Challenge
Calculate how many lines in the following records hold the word "this", and report that number without comment.
<<<<
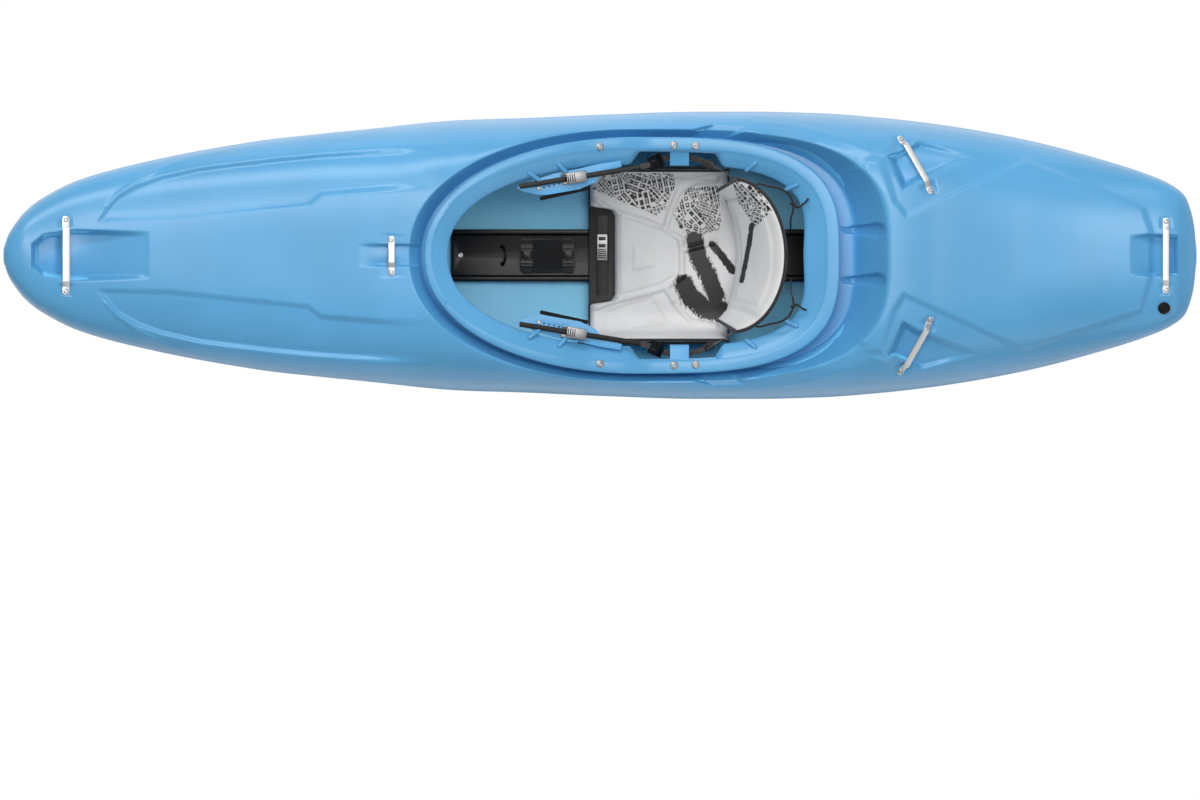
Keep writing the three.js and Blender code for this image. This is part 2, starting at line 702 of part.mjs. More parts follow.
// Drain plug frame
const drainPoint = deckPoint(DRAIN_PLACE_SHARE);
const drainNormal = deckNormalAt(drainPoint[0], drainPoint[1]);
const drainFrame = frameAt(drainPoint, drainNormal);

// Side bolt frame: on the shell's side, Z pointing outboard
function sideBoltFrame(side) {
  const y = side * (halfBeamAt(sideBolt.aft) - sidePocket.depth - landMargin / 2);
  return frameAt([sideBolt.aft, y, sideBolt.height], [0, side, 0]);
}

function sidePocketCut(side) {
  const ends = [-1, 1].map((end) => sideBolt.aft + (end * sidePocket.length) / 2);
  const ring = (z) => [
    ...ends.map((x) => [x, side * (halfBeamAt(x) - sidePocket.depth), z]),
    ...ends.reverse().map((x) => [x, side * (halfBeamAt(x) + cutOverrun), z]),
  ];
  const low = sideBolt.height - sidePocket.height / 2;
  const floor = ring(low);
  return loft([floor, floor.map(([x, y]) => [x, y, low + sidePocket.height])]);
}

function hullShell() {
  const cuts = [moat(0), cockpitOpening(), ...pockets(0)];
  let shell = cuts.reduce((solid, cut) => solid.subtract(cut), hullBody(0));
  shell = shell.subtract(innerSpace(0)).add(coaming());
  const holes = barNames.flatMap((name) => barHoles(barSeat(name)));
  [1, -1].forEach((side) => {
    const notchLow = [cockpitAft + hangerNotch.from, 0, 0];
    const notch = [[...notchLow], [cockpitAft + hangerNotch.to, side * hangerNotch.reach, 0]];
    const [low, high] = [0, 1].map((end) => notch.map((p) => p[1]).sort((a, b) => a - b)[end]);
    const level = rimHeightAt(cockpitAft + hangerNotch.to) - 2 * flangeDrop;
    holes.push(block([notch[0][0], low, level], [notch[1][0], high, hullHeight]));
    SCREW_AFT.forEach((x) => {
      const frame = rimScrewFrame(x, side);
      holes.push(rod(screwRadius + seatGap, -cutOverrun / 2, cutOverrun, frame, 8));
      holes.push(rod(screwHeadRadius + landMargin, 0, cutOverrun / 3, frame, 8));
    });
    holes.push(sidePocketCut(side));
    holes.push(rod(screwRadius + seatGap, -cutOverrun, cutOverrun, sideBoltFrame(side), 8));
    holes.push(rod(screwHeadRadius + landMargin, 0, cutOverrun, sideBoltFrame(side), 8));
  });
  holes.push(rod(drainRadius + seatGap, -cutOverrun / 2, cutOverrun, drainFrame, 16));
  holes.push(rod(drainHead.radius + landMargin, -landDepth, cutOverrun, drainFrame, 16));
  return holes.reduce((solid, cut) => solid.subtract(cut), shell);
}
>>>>
<<<<
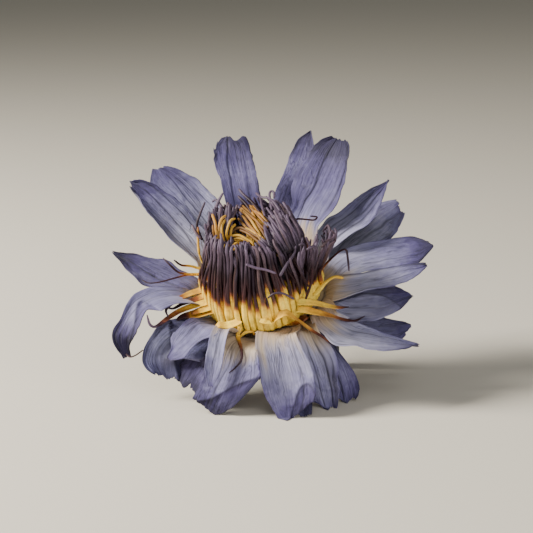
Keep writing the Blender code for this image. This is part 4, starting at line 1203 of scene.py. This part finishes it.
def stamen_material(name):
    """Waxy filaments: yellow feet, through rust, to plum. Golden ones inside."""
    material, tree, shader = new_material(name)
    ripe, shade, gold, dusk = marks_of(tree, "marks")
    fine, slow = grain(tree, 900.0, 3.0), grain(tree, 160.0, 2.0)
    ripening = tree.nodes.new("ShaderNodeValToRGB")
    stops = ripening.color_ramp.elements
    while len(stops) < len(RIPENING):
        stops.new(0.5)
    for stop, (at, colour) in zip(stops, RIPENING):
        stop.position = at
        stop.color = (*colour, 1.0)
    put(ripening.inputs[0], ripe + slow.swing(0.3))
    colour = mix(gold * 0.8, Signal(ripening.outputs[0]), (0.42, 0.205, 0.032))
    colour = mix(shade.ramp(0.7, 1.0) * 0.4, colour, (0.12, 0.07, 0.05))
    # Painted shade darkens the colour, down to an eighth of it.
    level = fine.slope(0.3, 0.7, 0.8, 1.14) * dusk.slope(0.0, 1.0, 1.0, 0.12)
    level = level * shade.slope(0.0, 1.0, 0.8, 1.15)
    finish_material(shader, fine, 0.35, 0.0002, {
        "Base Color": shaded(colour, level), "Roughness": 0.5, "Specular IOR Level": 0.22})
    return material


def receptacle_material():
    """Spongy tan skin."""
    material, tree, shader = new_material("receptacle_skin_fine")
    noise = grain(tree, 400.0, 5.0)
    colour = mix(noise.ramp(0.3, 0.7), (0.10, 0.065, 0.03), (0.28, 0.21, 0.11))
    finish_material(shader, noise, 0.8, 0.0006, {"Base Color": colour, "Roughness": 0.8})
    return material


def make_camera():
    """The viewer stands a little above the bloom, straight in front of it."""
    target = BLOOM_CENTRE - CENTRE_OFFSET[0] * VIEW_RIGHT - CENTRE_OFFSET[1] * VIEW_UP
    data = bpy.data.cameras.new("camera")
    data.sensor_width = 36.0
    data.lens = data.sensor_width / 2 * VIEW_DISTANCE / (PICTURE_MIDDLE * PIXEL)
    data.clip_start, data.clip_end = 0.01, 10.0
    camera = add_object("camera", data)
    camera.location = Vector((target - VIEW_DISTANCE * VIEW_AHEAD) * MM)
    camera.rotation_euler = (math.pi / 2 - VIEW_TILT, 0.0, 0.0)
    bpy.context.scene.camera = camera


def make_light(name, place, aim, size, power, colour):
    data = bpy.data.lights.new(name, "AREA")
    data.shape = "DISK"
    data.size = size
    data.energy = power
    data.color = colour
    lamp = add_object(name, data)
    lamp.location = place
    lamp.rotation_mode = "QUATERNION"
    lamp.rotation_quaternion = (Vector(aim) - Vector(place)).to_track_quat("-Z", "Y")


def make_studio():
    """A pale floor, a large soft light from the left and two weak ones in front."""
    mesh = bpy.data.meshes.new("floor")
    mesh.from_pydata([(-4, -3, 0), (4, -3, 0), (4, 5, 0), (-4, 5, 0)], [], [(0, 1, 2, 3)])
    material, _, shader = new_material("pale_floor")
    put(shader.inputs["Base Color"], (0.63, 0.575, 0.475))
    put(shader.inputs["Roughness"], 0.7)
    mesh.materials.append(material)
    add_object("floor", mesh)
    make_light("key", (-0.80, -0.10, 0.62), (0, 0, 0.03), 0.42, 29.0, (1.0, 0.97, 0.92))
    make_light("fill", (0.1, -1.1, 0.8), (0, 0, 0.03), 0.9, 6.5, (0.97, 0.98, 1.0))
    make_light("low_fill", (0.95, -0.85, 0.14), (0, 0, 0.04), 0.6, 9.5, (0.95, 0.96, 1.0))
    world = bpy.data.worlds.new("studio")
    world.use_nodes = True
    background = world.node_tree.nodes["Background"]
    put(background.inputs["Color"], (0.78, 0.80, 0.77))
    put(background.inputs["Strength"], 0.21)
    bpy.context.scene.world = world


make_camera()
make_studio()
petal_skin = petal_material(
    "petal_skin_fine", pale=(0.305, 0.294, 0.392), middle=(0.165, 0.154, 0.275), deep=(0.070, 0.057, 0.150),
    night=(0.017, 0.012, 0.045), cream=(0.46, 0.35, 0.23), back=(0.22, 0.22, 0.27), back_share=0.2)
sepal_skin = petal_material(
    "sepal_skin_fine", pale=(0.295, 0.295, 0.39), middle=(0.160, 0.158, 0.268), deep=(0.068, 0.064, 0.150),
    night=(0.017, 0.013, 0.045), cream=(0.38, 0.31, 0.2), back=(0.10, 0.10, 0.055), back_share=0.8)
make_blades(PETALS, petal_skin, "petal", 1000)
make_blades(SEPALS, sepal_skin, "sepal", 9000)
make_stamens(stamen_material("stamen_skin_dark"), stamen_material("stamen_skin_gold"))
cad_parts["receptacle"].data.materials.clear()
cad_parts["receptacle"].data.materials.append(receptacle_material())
>>>>
Task result
2